The only thing is I don't know what I'm supposed to do about it. I mean, besides waiting for the violent overthrow of the bourgeoisie by the non-white proletariat.

Seriously! I don't know what to do!

Lucia Berlin

About a year ago one of the most important people in my life died, and I didn't even know it. Lucia Berlin was my professor at University of Colorado. I lost contact with her after I got into Sarah Lawrence College for two reasons 1.) one she moved to San Francisco and stopped using her email and 2.) she was slightly miffed with me because in the midst of her busy move I made her put together 20 letters of recommendations for my bombardment campaign of MFA programs.

I always meant to try to get a hold of her. She disappeared almost completely from the net. There was one mention of her reading at San Francisco State University, and I thought maybe I should have got ahold of the students there and try and find her. And this weekend I decided to google her to see if there was any news. And I found the news.

It is not surprising. I took two creative writing classes with her in 96 and 97, and even back then she was very ill. One of her lungs was collapsed, she was on oxygen, and she just didn't seem well. She was in constant pain, I know.
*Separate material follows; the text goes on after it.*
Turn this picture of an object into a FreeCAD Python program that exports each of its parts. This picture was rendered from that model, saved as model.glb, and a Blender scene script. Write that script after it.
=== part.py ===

But she was just an amazing, beautiful person. She was the perfect workshop teacher, especially for undergraduates. She always discovered something to love in anybody's writing. And she would celebrate it. She was hilarious and sharp and witty. And she loved all fiction, new and old. She was one of the people who really opened my eyes to the beauty of fiction. How valid this pursuit of ours is. Some of the things she said have stayed with me, and given me strength in the harder moments. Luckily I had kept in touch with her for a couple years out of school. She recommended things for me to read, and she kept encouraging me to write.

Indeed, she was a fan of my work. She had nothing but good things to say about my stories. I still have her notes of praise, and if I am in an especially depressed situation I can go to those notes and remember what she had said about me and my possibilities.

As I said, it was not surprising to see that she's gone. It is somewhat of a relief, because she was in a great deal of physical pain. But she was a truly magnificent person; and if I ever end up achieving anything, it will be partly her encouragement. I told her that I would dedicate a book to her. She didn't say that was important, only that I keep writing.

Lucia only wrote short stories, and they are very good. Almost every story she wrote was based on her personal experiences. The prose is crystal sharp, etching pictures of loneliness and drifting darknesses of the lives of New Mexicans and New Yorkers and other people just surviving. Definitely in the Carver/Chekhov vein. Her most famous story is In the Laundromat.

Sunday, October 09, 2005

Donnie Darko

Is better the second time/director's cut. But I don't know about a movie that needs all this explanation.

Too, through time second the movie better much a is Memento.

Much too.

The Things They Carried

What's Our American Hero got in his backpack?

A vision of our dark future:

Beck meets Abu Ghraib.

Friday, October 07, 2005

The Last Laugh

Everyone is looking out for the last laugh. Constantly searching for an edge, for a chance for it. That's what the whole game is about. The last laugh. The laugh at other people, unfortunately.

That's how I interpreted FW Murnau's The Last Laugh. But maybe everything is about getting the last laugh. For everybody. That's where the Republican Smirk comes from, the knowingfulness, the anticipation of the Last Laugh. GW's looking for the Last Laugh. Karl Rove is looking for the last laugh. That laugh. I hear the laugh. That's what is beautiful about Murnau's Last Laugh--is that it is a silent movie. The laughter is ringing in our ears the whole time. The real joke is that there is no last laugh only a last gasp.